Cooper is clearly up for the challenge, and competing against his sister’s husband is nothing new. In fact, they’re often traveling partners during the long slog of the season, which has proved a great benefit to Cooper. Not to mention the fact that Cooper is the son of eight-time world champ Roy “Super Looper” Cooper.
“I rodeo with Trevor a lot, and he’s been the best coach, mentor and brother-in-law,” Cooper said. “I’ve been paying attention to how he handles all his situations since I was 10 years old. I’ve had two perfect examples in front of me my entire life. I’m just following in my dad’s and brother-in-law’s footsteps.

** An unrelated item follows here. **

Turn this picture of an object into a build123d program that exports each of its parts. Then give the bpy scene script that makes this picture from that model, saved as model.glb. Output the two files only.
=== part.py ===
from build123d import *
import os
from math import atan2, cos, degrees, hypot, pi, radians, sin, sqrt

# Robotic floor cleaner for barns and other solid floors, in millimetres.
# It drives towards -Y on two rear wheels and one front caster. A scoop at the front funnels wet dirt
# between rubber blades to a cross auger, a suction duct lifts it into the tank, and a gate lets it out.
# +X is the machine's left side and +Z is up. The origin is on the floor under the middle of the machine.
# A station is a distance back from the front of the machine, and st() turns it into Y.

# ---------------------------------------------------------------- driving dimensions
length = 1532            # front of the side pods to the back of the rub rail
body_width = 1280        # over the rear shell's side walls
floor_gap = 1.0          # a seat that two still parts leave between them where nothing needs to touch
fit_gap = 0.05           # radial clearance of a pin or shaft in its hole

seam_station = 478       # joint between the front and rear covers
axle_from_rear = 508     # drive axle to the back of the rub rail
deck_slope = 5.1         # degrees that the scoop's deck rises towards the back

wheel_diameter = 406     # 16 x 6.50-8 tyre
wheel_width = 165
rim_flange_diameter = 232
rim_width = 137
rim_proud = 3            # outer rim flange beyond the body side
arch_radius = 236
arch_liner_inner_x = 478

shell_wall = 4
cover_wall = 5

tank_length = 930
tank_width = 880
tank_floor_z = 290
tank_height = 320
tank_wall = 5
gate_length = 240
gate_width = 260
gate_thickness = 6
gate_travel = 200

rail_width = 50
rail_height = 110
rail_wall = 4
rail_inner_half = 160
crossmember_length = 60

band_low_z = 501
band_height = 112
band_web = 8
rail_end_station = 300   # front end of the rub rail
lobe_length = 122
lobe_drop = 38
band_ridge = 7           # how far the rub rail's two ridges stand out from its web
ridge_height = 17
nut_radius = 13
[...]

“It’s the coolest thing in the world for me to be going up against the king of the cowboys, 23-time world champion Trevor Brazile.”
Competition in the wings
This being the NFR, with $10 million in total prize money, Cooper and Brazile both said they can’t overlook Rhen Richard, who sits about $100,000 behind them in the all-around but qualified in two events: tie-down roping and team roping.

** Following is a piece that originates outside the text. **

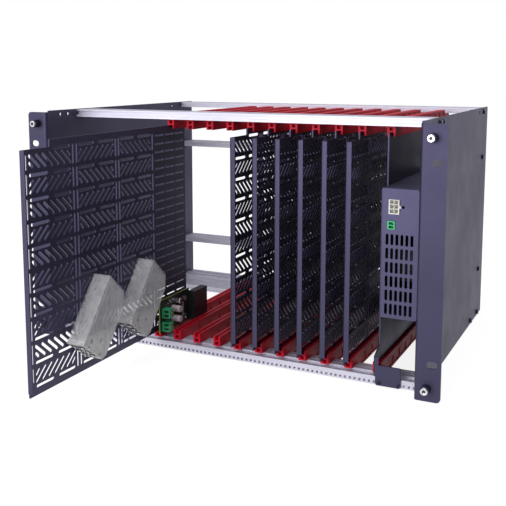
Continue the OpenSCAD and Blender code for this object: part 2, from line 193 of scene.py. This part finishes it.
def plated(name, colour, rough):
    """Turned and zinc-plated steel."""
    look = Look(name, Metallic=1.0)
    ring = look.noise(1200, detail=2, stretch=(1, 0.1, 1))
    look.colour(look.ramp(ring, (0.3, shade(colour, 0.9)), (0.7, shade(colour, 1.05))))
    look.roughness(look.grey(ring, rough - 0.06, rough + 0.08))
    return look.mat


def clear_plastic(name, colour, alpha):
    """Clear polycarbonate: each wall adds a pale haze, with streaks and flow marks."""
    look = Look(name, IOR=1.45, Roughness=0.12, Alpha=alpha)
    streaks = look.noise(220, detail=3, stretch=(1, 1, 0.12))
    look.colour(look.ramp(streaks, (0.35, shade(colour, 0.8)), (0.6, colour)))
    look.bump(look.noise(70, detail=1), RIPPLE_DEPTH, strength=0.5)
    return look.mat


PAINT = (0.014, 0.013, 0.026)
LOOKS = {
    "frame_paint": painted("frame_paint", PAINT, 0.5),
    "card": painted("card", shade(PAINT, 0.9), 0.45),
    "psu_paint": painted("psu_paint", (0.045, 0.044, 0.08), 0.45),
    "rail": anodised("rail", (0.66, 0.65, 0.76), 0.42),
    "guide": moulded("guide", (0.6, 0.006, 0.03), 0.5, level=0.2),
    "circuit_board": moulded("circuit_board", (0.008, 0.03, 0.02), 0.3, flow=60, mottle=0.3),
    "white_plastic": moulded("white_plastic", (0.92, 0.9, 0.85), 0.4),
    "green_plastic": moulded("green_plastic", (0.06, 0.56, 0.24), 0.4),
    "relay_base": clear_plastic("relay_base", (0.9, 0.91, 0.9), 0.8),
    "coil": clear_plastic("coil", (0.92, 0.93, 0.93), 0.16),
    "clear_cover": clear_plastic("clear_cover", (0.97, 0.98, 1.0), 0.3),
    "capacitor": moulded("capacitor", (0.78, 0.66, 0.74), 0.3),
    "black_plastic": moulded("black_plastic", (0.012, 0.012, 0.016), 0.4),
    "bright_metal": plated("bright_metal", (0.82, 0.81, 0.85), 0.22),
    "black_screw": painted("black_screw", (0.01, 0.01, 0.014), 0.3),
}

for name, node in NODES.items():
    node.data.materials.clear()
    node.data.materials.append(LOOKS[SLOT_OF[name]])

# ---------------------------------------------------------------- small parts


class Form:
    """One mesh object, put together from plain shapes given in millimetres."""

    def __init__(self, name, body, look, slot, place=Matrix()):
        self.name, self.body, self.look, self.slot = name, body, look, slot
        self.place = place
        self.bm = bmesh.new()

    def block(self, low, high, bevel=0.0):
        low, high = Vector(low), Vector(high)
        made = bmesh.ops.create_cube(self.bm, size=1)["verts"]
        bmesh.ops.scale(self.bm, vec=high - low, verts=made)
        bmesh.ops.translate(self.bm, vec=(low + high) / 2, verts=made)
        if bevel:
            edges = list({e for v in made for e in v.link_edges})
            bmesh.ops.bevel(self.bm, geom=edges, offset=bevel, segments=2, affect="EDGES")
        return self

    def turned(self, at, axis, profile, count=32, ribs=0.0):
        """Revolves (along, radius) pairs about an axis; ribs gives a knurled outside."""
        turn = Vector((0, 0, 1)).rotation_difference(Vector(axis)).to_matrix()
        rings = []
        for along, radius in profile:
            ring = []
            for i in range(count):
                a = 2 * math.pi * i / count
                r = radius - (ribs if i % 2 else 0)
                point = Vector((r * math.cos(a), r * math.sin(a), along))
                ring.append(self.bm.verts.new(Vector(at) + turn @ point))
            rings.append(ring)
        for one, two in zip(rings, rings[1:]):
            for i in range(count):
                j = (i + 1) % count
                self.bm.faces.new((one[i], one[j], two[j], two[i]))
        self.bm.faces.new(rings[0][::-1])
        self.bm.faces.new(rings[-1])
        return self

    def make(self, *replaced):
        bmesh.ops.recalc_face_normals(self.bm, faces=self.bm.faces)
        mesh = bpy.data.meshes.new(self.name)
        self.bm.transform(Matrix.Scale(MM, 4) @ self.place)
        self.bm.to_mesh(mesh)
        self.bm.free()
        mesh.materials.append(self.look)
        obj = bpy.data.objects.new(self.name, mesh)
        bpy.context.collection.objects.link(obj)
        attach(obj, self.body)
        if replaced:
            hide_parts(*replaced)
        return obj


def form(name, body, slot, place=Matrix()):
    """A form that has the look of its slot."""
    return Form(name, body, LOOKS[slot], slot, place)


def millimetres(name):
    low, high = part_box(name)
    return Vector(low) / MM, Vector(high) / MM


# Profiles are pairs of (place along the axis, radius), all sizes in millimetres.
OUT, RIGHT, DOWN = (0, -1, 0), (1, 0, 0), (0, 0, -1)
CARD = "card_1_unit"

BOLT_RADIUS = 4.5
KNURL_DEPTH, KNURL_EDGES = 0.22, 56
SLEEVE_PROFILE = [(-6.9, 2.4), (-0.2, 2.4), (-0.2, 2.5), (0.05, 4.3), (0.6, 4.45),
                  (7.4, 4.45), (7.9, 4.1)]
SCREW_PROFILE = [(7.9, 3.6), (9.3, 3.6), (9.8, 3.2), (9.8, 1.9), (8.6, 1.9)]
# A thin black hexagon at the bottom of each screw's socket: painted shade of the hole.
SOCKET_SHADE_PROFILE = [(8.65, 1.85), (8.8, 1.85)]
HEXAGON = 6


def ear_bolts():
    """Black knurled sleeves with a bright captive screw showing as a ring in front, and a black
    hexagon painted as shade deep in each screw's socket.
    """
    low, high = millimetres("ear_bolts")
    sleeve = form("bolt_sleeves", "cage", "black_screw")
    screw = form("bolt_screws", "cage", "bright_metal")
    # painted shade: a black hexagon at the bottom of each screw's socket
    socket_shade = form("bolt_socket_shade", "cage", "black_plastic")
    for x in (low.x + BOLT_RADIUS, high.x - BOLT_RADIUS):
        for z in (low.z + BOLT_RADIUS, high.z - BOLT_RADIUS):
            at = (x, 0, z)
            sleeve.turned(at, OUT, SLEEVE_PROFILE, count=KNURL_EDGES, ribs=KNURL_DEPTH)
            screw.turned(at, OUT, SCREW_PROFILE)
            socket_shade.turned(at, OUT, SOCKET_SHADE_PROFILE, count=HEXAGON)
    screw.make("ear_bolts")
    sleeve.make()
    socket_shade.make()


def terminal_blocks():
    """Two-way screw terminals: cable mouths in front, clamping screws on the outer face, and
    black plates painted as the shade inside each mouth and in each screw's slot.
    """
    low, _ = millimetres("terminal_blocks")
    x, y = low.x, low.y
    depth, length, height = 9.6, 9.4, 10.4
    lip = 3                     # how far the walls of the mouths reach back from the front
    outer = x + depth
    clamp_head = [(-0.3, 1.7), (0.15, 1.7), (0.2, 1.5)]
    body = form("terminal_bodies", CARD, "green_plastic")
    # Black plates painted as shade: at the back of each cable mouth, and as the slot of each
    # clamping screw.
    dark = form("terminal_painted_shade", CARD, "black_plastic")
    screws = form("terminal_screws", CARD, "bright_metal")
    for z in (low.z + 2.4, low.z + 17.8):
        body.block((x, y + 2.4, z), (outer, y + length, z + height), 0.3)
        for wall in (0, 4.7, 9.4):
            body.block((x + 2, y, z + wall), (outer - 0.8, y + lip, z + wall + 1.0), 0.15)
        body.block((x, y, z), (x + 2.1, y + lip, z + height), 0.2)
        body.block((outer - 1, y + 0.6, z), (outer, y + lip, z + height), 0.2)
        for way in (1.1, 5.8):
            mouth = z + way
            # painted shade at the back of the cable mouth
            dark.block((x + 2.6, y + 2.2, mouth + 0.3), (outer - 1.6, y + 2.45, mouth + 3.1))
            screws.turned((outer, y + 6, mouth + 1.8), RIGHT, clamp_head)
            # painted shade of the clamping screw's slot
            dark.block((outer + 0.12, y + 4.6, mouth + 1.6), (outer + 0.25, y + 7.4, mouth + 2.0))
    body.make("terminal_blocks")
    dark.make()
    screws.make()


def board_parts():
    """Screws, a can capacitor and small parts on the face of the interface board."""
    low, high = millimetres("interface_board")
    face = high.x
    bright = form("board_screws", CARD, "bright_metal")
    chips = form("board_chips", CARD, "black_plastic")
    pale = form("board_resistors", CARD, "white_plastic")
    for z in (low.z + 7.5, low.z + 28.5):
        bright.turned((face, low.y + 54, z), RIGHT, [(0, 2.9), (1.3, 2.9), (1.9, 2.1)])
    can = (face, low.y + 33.5, low.z + 31)
    bright.turned(can, RIGHT, [(0, 3.1), (6.4, 3.1), (7, 2.7)])
    chips.turned(can, RIGHT, [(6.95, 1.6), (7.1, 1.5)])
    chips.block((face, low.y + 38, low.z + 16), (face + 1.6, low.y + 46, low.z + 21), 0.15)
    chips.block((face, low.y + 38, low.z + 6), (face + 2.4, low.y + 44, low.z + 12), 0.15)
    column, pitch = low.y + 48.5, 2.4
    for i in range(7):
        z = low.z + 9.2 + pitch * i
        pale.block((face, column, z), (face + 0.6, column + 2, z + 1.1))
    draw = random.Random(4)
    for i in range(6):
        y = low.y + 16 + 3 * i
        z = low.z + 31 + draw.choice((0, pitch))
        pale.block((face, y, z), (face + 0.5, y + 1.6, z + 0.9))
    edge = Form("board_edges", CARD, BOARD_EDGE, "circuit_board")
    edge.block((low.x, low.y - 0.05, low.z), (high.x, low.y + 0.15, high.z))
    edge.block((low.x, low.y, high.z - 0.1), (high.x, high.y, high.z + 0.05))
    for made in (bright, chips, pale, edge):
        made.make()


# The low corner of each relay, along and up from the low corner of its card.
RELAY_CORNERS = ((55, 35.675), (134, 34.675))
RELAY_TILT = math.radians(-38)
# A black disc around each clamping screw: painted shade of the screw's well.
SCREW_SHADE_PROFILE = [(0, 2.9), (0.5, 2.9)]
CLAMP_PROFILE = [(0, 2.1), (0.5, 2.1), (0.8, 1.7)]


def relay_parts():
    """Clamping screws under each relay socket, each on a black disc painted as the shade of its
    well, and two rims on its cover.
    """
    card_low, _ = millimetres("card_1")
    for number, (along, up) in enumerate(RELAY_CORNERS, start=1):
        face = millimetres(f"relay_base_{number}")[0].x
        place = (Matrix.Translation((face, card_low.y + along, card_low.z + up))
                 @ Matrix.Rotation(RELAY_TILT, 4, "X"))
        # painted shade: a black disc under each clamping screw
        screw_shade = form(f"relay_screw_painted_shade_{number}", CARD, "black_plastic", place)
        screw = form(f"relay_screws_{number}", CARD, "bright_metal", place)
        for x in (5.2, 14.8):
            for y in (6, 16, 26):
                screw_shade.turned((x, y, -0.1), DOWN, SCREW_SHADE_PROFILE, count=24)
                screw.turned((x, y, -0.5), DOWN, CLAMP_PROFILE, count=24)
        rim = form(f"relay_rims_{number}", CARD, "clear_cover", place)
        rim.block((20.0, 2, 20), (20.4, 3.2, 68), 0.1)
        rim.block((20.0, 36.5, 38), (20.4, 37.7, 56), 0.1)
        for made in (screw_shade, screw, rim):
            made.make()


BOARD_EDGE = moulded("board_edge", (0.35, 0.42, 0.1), 0.5)
ear_bolts()
terminal_blocks()
board_parts()
relay_parts()

# ---------------------------------------------------------------- room and light

FLOOR_SIZE = 12
FLOOR_GAP = 0.0005
FLOOR_GREY, FLOOR_GLOW = 0.32, 0.86
GLOSSY_SHARE = 0.8         # how bright a mirrored floor is, against the one seen by the camera
ROOM_COLOUR, ROOM_STRENGTH = (0.95, 0.94, 1, 1), 0.45

CAMERA_PLACE = (0.400, -0.728, 0.179)
CAMERA_DOWN, CAMERA_LEFT = 0.1314, 0.4519   # radians off a level look along +Y
CAMERA_LENS, CAMERA_SENSOR = 57.6, 36
CAMERA_SHIFT = -0.15


def stage_look(name, diffuse, glow):
    """A pale surface that shows as white, yet keeps the object's shadow."""
    look = Look(name, Roughness=0.9, Specular_IOR_Level=0.0)
    look.shader.inputs["Base Color"].default_value = (diffuse, diffuse, diffuse, 1)
    path = look.node("ShaderNodeLightPath")
    mirrored = look.node("ShaderNodeMath", operation="MULTIPLY")
    mirrored.inputs[1].default_value = GLOSSY_SHARE
    look.link(path.outputs["Is Glossy Ray"], mirrored.inputs[0])
    seen = look.node("ShaderNodeMath", operation="MAXIMUM")
    look.link(path.outputs["Is Camera Ray"], seen.inputs[0])
    look.link(mirrored.outputs[0], seen.inputs[1])
    through = look.node("ShaderNodeMath", operation="MAXIMUM")
    look.link(seen.outputs[0], through.inputs[0])
    look.link(path.outputs["Is Transmission Ray"], through.inputs[1])
    scale = look.node("ShaderNodeMath", operation="MULTIPLY")
    scale.inputs[1].default_value = glow
    look.link(through.outputs[0], scale.inputs[0])
    look.shader.inputs["Emission Color"].default_value = (1, 1, 1, 1)
    look.link(scale.outputs[0], look.shader.inputs["Emission Strength"])
    return look.mat


def floor():
    mesh = bpy.data.meshes.new("floor")
    h = FLOOR_SIZE / 2
    z = LOW.z - FLOOR_GAP
    mesh.from_pydata([(-h, -h, z), (h, -h, z), (h, h, z), (-h, h, z)], [], [(0, 1, 2, 3)])
    obj = bpy.data.objects.new("floor", mesh)
    bpy.context.collection.objects.link(obj)
    mesh.materials.append(stage_look("floor", FLOOR_GREY, FLOOR_GLOW))


def world():
    w = bpy.data.worlds.new("studio")
    bpy.context.scene.world = w
    w.use_nodes = True
    tree = w.node_tree
    tree.nodes.clear()
    out = tree.nodes.new("ShaderNodeOutputWorld")
    mix = tree.nodes.new("ShaderNodeMixShader")
    room = tree.nodes.new("ShaderNodeBackground")
    room.inputs["Color"].default_value = ROOM_COLOUR
    room.inputs["Strength"].default_value = ROOM_STRENGTH
    white = tree.nodes.new("ShaderNodeBackground")
    white.inputs["Color"].default_value = (1, 1, 1, 1)
    white.inputs["Strength"].default_value = 1
    path = tree.nodes.new("ShaderNodeLightPath")
    seen = tree.nodes.new("ShaderNodeMath")
    seen.operation = "MAXIMUM"
    tree.links.new(path.outputs["Is Camera Ray"], seen.inputs[0])
    tree.links.new(path.outputs["Is Transmission Ray"], seen.inputs[1])
    tree.links.new(seen.outputs[0], mix.inputs[0])
    tree.links.new(room.outputs[0], mix.inputs[1])
    tree.links.new(white.outputs[0], mix.inputs[2])
    tree.links.new(mix.outputs[0], out.inputs["Surface"])


def softbox(name, at, target, size, watts):
    lamp = bpy.data.lights.new(name, "AREA")
    lamp.shape = "RECTANGLE"
    lamp.size, lamp.size_y = size
    lamp.energy = watts
    obj = bpy.data.objects.new(name, lamp)
    bpy.context.collection.objects.link(obj)
    obj.location = Vector(at)
    aim = Vector(target) - obj.location
    obj.rotation_euler = aim.to_track_quat("-Z", "Y").to_euler()


def lights():
    softbox("front_box", (-0.45, -1.7, 0.3), (0, 0, 0), (1.4, 1.3), 30)
    softbox("top_box", (0.2, 0.1, 1.6), (0, 0, 0), (1.6, 1.4), 8)
    softbox("right_box", (0.75, 1.5, 0.55), (0.2, 0.1, 0), (0.5, 0.9), 2)


def camera():
    """Stands to the right of the front and looks a little down, as the photograph does."""
    cam = bpy.data.cameras.new("camera")
    cam.sensor_width = CAMERA_SENSOR
    cam.lens = CAMERA_LENS
    cam.shift_y = CAMERA_SHIFT
    obj = bpy.data.objects.new("camera", cam)
    bpy.context.collection.objects.link(obj)
    obj.location = CAMERA_PLACE
    obj.rotation_euler = (math.pi / 2 - CAMERA_DOWN, 0, CAMERA_LEFT)
    bpy.context.scene.camera = obj


floor()
world()
lights()
camera()
bpy.context.scene.view_settings.view_transform = "Standard"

For the moment, though, it appears to be a two-person race, a brotherly battle, although it’s far from an adversarial competition. Cooper and Brazile take strides to keep it fun and family-friendly, if you will. There’s not even a friendly wager over who will do better over the next 10 days.
“We do enough silly bets during our practice sessions together,” Cooper said. “When we compete, there doesn’t need to be a big bet. We’re pulling for each other to do our best.”
Brazile certainly wants that big buckle again, but if after 10 days it ends up with Cooper, he’ll have no complaints.
“I do this to win; that’s all there is to it. But if it’s not going on my belt, there’s nowhere else I’d rather see it,” he said. “Honestly, if he doesn’t beat me sometimes, I’d say I haven’t done a good job as a mentor.”